WRITTEN TASK: From the top of the records below, return each line exactly, ending with the line that contains "scene.collection.objects.link(stage)".

ENTRIES PROVIDED:

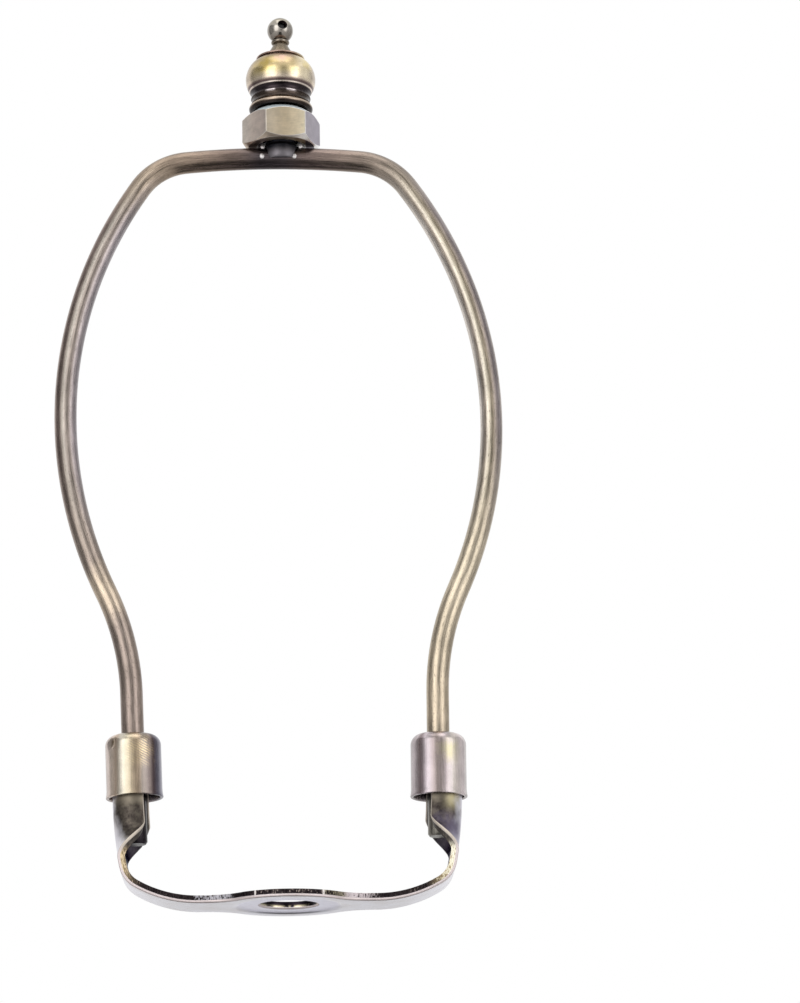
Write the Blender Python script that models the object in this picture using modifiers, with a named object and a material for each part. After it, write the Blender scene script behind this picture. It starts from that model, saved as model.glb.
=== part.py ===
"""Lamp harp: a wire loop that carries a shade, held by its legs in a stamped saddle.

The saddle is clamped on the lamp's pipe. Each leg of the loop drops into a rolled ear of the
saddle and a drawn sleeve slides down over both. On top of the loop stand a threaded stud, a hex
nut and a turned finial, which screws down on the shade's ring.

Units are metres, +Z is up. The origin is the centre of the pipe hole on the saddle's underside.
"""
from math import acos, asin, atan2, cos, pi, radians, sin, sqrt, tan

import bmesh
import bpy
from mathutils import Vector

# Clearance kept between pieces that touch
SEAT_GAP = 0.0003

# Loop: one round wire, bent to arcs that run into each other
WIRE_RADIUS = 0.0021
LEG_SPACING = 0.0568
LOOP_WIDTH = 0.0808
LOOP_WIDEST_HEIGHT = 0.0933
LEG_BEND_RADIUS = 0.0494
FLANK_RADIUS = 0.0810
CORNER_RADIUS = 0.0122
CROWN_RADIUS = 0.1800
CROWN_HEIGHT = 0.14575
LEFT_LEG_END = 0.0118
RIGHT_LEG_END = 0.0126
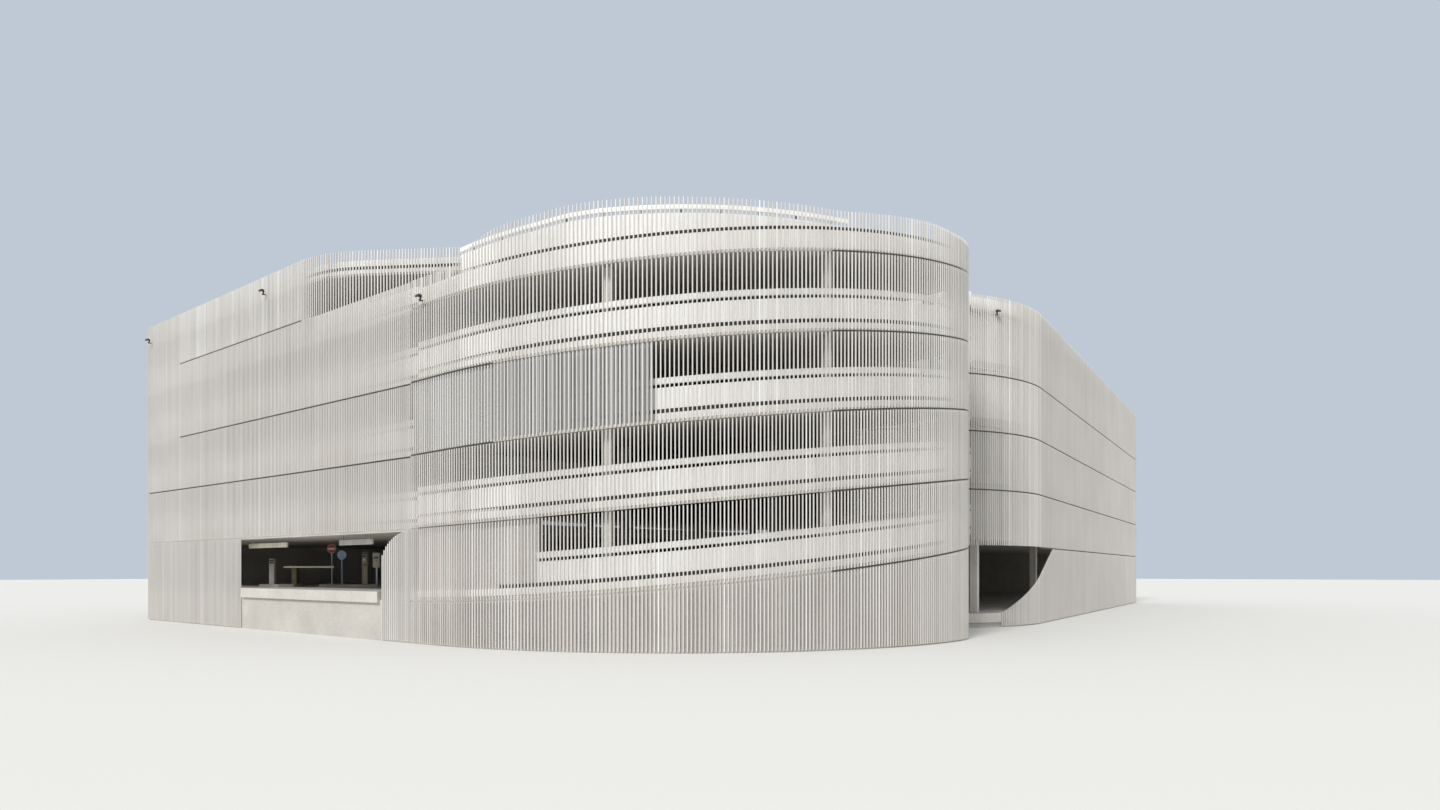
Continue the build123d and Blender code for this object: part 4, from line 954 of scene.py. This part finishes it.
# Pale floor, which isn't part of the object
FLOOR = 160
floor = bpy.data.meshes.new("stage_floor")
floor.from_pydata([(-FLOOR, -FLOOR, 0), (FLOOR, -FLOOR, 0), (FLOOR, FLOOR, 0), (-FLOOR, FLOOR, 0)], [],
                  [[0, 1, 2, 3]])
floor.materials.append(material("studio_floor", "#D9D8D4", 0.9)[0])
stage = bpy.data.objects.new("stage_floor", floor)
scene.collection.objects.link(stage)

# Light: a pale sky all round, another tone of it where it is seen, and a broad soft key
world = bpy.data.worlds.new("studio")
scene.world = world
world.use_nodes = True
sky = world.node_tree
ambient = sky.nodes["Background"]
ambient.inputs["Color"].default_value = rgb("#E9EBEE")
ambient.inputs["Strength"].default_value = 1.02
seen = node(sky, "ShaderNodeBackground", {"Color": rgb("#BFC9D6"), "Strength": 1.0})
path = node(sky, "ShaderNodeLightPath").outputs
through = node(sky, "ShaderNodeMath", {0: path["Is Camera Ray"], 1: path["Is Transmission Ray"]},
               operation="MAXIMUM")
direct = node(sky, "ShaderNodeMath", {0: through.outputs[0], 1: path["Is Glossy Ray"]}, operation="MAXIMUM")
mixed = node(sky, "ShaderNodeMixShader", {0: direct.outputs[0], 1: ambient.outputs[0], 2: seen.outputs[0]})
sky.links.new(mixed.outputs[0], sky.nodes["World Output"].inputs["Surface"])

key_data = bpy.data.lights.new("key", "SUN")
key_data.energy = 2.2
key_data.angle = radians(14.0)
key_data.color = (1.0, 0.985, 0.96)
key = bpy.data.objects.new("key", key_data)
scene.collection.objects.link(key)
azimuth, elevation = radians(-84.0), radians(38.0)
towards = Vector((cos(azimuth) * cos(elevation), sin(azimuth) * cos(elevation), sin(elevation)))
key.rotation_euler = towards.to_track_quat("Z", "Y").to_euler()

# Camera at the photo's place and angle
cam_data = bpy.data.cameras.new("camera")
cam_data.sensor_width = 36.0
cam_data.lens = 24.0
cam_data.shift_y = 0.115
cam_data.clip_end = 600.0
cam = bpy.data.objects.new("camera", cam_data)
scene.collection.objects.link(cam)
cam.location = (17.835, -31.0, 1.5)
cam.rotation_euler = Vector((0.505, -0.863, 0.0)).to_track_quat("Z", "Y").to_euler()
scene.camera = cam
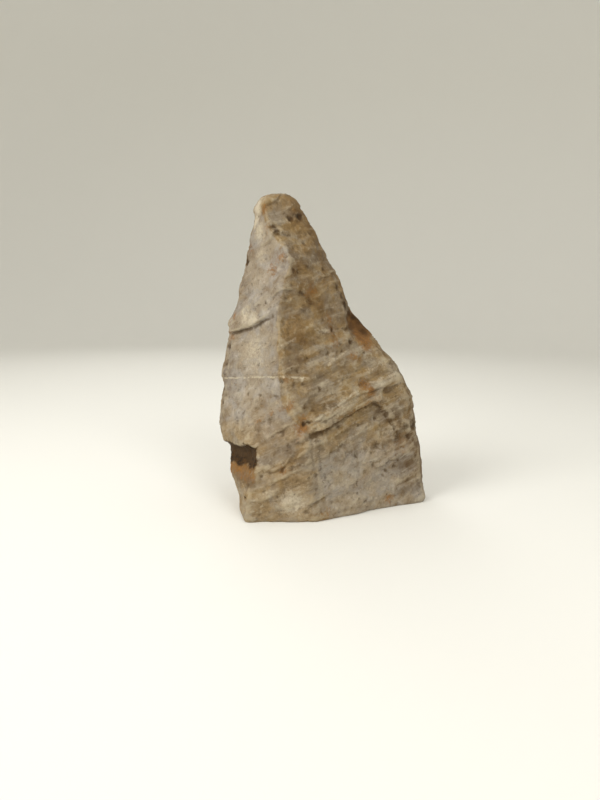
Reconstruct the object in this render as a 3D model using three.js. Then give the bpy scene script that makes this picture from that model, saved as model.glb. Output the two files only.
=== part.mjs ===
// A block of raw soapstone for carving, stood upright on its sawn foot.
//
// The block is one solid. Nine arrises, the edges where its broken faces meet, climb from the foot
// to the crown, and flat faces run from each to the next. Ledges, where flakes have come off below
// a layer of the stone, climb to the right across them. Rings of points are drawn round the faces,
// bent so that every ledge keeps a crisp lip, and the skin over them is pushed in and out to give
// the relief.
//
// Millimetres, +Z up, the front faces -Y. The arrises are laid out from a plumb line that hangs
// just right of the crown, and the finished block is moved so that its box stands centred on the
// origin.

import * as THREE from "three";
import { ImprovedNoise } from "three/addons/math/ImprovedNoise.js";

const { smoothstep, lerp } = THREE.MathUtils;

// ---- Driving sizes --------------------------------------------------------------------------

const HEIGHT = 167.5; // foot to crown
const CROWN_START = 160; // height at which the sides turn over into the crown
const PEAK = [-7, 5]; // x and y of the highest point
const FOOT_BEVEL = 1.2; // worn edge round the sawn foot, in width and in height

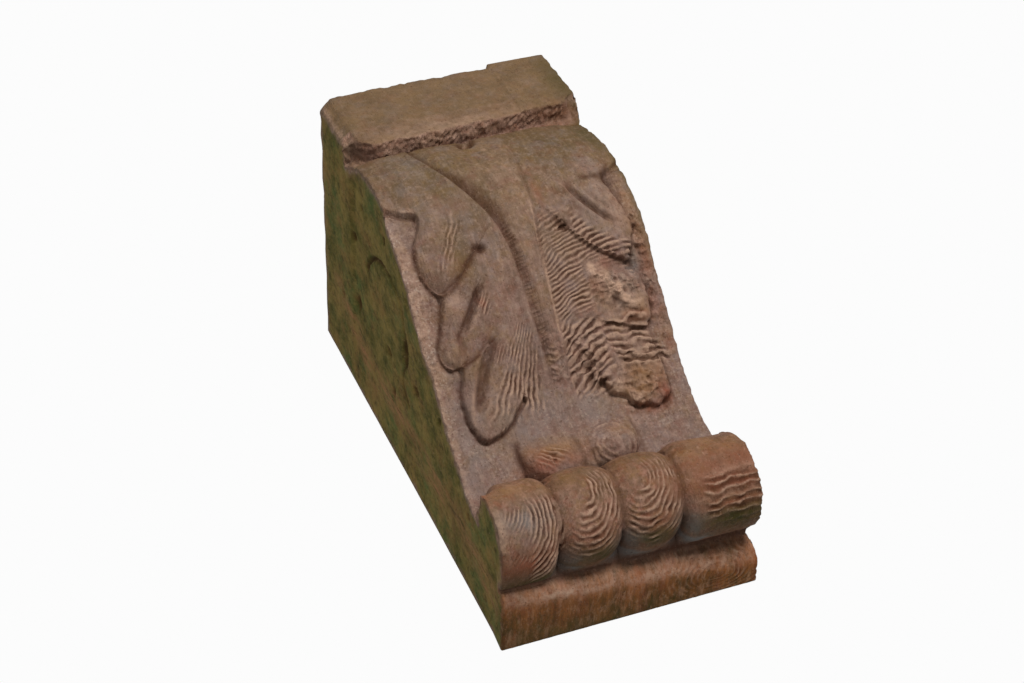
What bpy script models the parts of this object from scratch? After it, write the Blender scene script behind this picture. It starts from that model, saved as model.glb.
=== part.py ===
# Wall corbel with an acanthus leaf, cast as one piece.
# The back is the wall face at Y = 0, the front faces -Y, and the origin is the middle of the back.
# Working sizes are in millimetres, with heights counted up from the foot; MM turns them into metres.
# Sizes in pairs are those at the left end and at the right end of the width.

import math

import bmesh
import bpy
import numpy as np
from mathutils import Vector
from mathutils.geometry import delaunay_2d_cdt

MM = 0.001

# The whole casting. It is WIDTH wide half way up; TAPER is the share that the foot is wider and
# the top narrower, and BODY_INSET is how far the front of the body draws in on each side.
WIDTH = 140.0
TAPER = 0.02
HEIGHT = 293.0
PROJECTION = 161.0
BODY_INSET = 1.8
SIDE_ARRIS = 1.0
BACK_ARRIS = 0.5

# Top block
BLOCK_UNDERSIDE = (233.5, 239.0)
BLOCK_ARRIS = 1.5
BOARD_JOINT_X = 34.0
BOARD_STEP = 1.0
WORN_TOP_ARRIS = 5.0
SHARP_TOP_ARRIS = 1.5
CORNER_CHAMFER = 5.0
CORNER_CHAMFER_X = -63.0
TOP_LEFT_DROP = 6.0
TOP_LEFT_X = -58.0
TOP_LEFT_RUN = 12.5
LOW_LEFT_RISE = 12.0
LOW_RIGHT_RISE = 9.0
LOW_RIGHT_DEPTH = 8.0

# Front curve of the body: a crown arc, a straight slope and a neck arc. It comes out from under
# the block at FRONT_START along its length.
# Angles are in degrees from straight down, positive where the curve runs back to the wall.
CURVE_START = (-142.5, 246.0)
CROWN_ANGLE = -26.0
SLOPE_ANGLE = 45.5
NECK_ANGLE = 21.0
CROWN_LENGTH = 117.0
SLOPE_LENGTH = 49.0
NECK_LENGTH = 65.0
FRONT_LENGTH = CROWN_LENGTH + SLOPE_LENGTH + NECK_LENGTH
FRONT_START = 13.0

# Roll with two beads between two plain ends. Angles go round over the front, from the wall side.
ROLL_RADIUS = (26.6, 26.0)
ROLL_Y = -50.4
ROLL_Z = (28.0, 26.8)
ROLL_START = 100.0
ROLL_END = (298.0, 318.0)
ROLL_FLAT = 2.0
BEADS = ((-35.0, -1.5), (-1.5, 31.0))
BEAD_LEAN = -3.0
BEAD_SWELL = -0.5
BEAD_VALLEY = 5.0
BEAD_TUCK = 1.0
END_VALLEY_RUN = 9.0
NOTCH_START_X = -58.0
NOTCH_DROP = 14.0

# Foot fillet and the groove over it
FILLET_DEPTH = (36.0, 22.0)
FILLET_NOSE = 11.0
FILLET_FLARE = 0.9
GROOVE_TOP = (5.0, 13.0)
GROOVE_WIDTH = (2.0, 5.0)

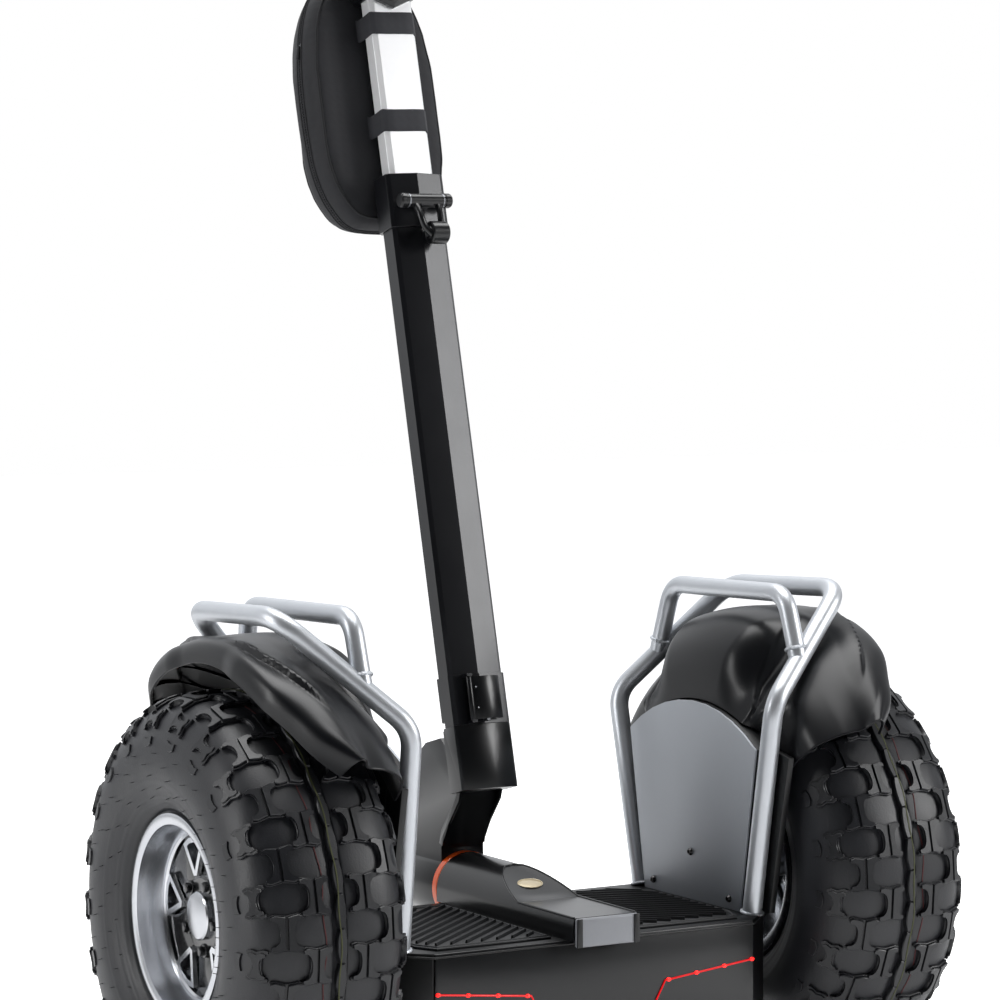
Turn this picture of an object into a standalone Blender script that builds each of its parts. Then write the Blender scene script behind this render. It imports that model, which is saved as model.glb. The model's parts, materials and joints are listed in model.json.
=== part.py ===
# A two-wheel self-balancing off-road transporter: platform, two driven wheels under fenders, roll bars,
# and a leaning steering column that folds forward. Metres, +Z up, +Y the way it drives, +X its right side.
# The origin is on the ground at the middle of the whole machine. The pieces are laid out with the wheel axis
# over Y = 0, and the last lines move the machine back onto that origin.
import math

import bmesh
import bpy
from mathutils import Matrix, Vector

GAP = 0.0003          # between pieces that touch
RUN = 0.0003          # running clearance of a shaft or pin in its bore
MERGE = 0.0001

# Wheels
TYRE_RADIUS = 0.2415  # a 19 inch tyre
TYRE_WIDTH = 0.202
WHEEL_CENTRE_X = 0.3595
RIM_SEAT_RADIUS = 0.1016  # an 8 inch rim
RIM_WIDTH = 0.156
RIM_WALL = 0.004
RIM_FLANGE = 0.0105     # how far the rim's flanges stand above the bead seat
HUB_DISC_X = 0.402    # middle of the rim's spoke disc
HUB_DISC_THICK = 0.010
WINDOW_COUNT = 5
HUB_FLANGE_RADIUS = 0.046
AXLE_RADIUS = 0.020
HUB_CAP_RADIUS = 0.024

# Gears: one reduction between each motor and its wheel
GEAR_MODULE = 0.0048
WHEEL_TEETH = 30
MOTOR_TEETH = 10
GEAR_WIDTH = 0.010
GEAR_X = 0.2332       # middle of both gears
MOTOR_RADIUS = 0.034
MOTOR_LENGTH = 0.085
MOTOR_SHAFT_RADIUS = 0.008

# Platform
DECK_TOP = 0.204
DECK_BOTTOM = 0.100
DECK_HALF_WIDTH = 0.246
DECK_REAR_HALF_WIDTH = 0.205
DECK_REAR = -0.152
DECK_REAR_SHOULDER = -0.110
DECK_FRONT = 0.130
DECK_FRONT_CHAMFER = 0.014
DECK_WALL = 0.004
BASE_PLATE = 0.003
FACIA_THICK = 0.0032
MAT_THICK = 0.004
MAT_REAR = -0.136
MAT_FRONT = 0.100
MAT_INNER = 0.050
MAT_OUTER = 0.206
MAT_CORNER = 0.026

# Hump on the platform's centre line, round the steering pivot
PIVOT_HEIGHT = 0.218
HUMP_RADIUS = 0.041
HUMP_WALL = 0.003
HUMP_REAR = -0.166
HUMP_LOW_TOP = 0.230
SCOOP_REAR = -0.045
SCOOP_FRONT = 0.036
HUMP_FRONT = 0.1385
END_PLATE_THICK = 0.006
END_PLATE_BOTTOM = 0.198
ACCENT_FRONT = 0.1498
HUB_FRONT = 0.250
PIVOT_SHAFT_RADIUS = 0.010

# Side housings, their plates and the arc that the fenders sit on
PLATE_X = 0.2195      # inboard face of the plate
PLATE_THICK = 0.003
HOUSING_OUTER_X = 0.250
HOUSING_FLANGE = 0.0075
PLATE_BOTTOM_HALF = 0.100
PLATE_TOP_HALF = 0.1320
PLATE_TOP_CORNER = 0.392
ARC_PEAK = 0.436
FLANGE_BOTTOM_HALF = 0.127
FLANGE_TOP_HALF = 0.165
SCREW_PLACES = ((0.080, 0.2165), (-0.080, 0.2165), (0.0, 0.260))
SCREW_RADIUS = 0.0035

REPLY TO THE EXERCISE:
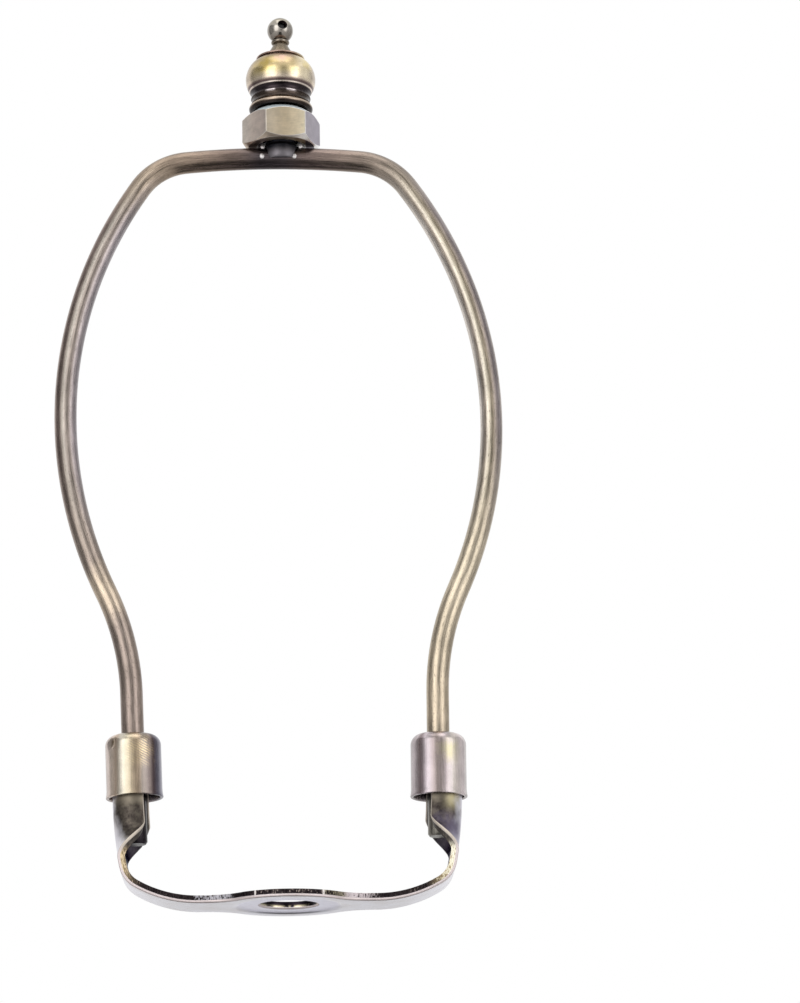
Write the Blender Python script that models the object in this picture using modifiers, with a named object and a material for each part. After it, write the Blender scene script behind this picture. It starts from that model, saved as model.glb.
=== part.py ===
"""Lamp harp: a wire loop that carries a shade, held by its legs in a stamped saddle.

The saddle is clamped on the lamp's pipe. Each leg of the loop drops into a rolled ear of the
saddle and a drawn sleeve slides down over both. On top of the loop stand a threaded stud, a hex
nut and a turned finial, which screws down on the shade's ring.

Units are metres, +Z is up. The origin is the centre of the pipe hole on the saddle's underside.
"""
from math import acos, asin, atan2, cos, pi, radians, sin, sqrt, tan

import bmesh
import bpy
from mathutils import Vector

# Clearance kept between pieces that touch
SEAT_GAP = 0.0003

# Loop: one round wire, bent to arcs that run into each other
WIRE_RADIUS = 0.0021
LEG_SPACING = 0.0568
LOOP_WIDTH = 0.0808
LOOP_WIDEST_HEIGHT = 0.0933
LEG_BEND_RADIUS = 0.0494
FLANK_RADIUS = 0.0810
CORNER_RADIUS = 0.0122
CROWN_RADIUS = 0.1800
CROWN_HEIGHT = 0.14575
LEFT_LEG_END = 0.0118
RIGHT_LEG_END = 0.0126
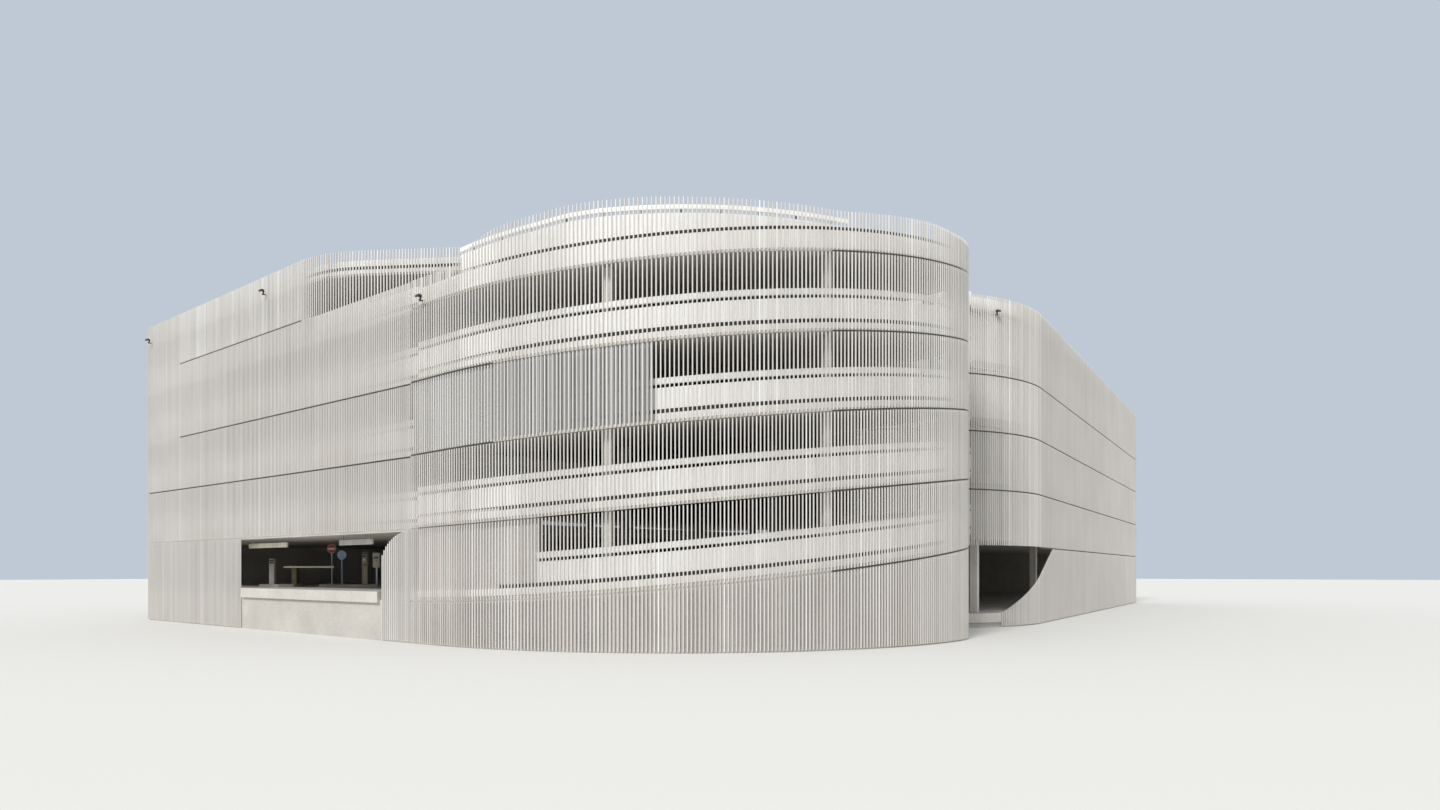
Continue the build123d and Blender code for this object: part 4, from line 954 of scene.py. This part finishes it.
# Pale floor, which isn't part of the object
FLOOR = 160
floor = bpy.data.meshes.new("stage_floor")
floor.from_pydata([(-FLOOR, -FLOOR, 0), (FLOOR, -FLOOR, 0), (FLOOR, FLOOR, 0), (-FLOOR, FLOOR, 0)], [],
                  [[0, 1, 2, 3]])
floor.materials.append(material("studio_floor", "#D9D8D4", 0.9)[0])
stage = bpy.data.objects.new("stage_floor", floor)
scene.collection.objects.link(stage)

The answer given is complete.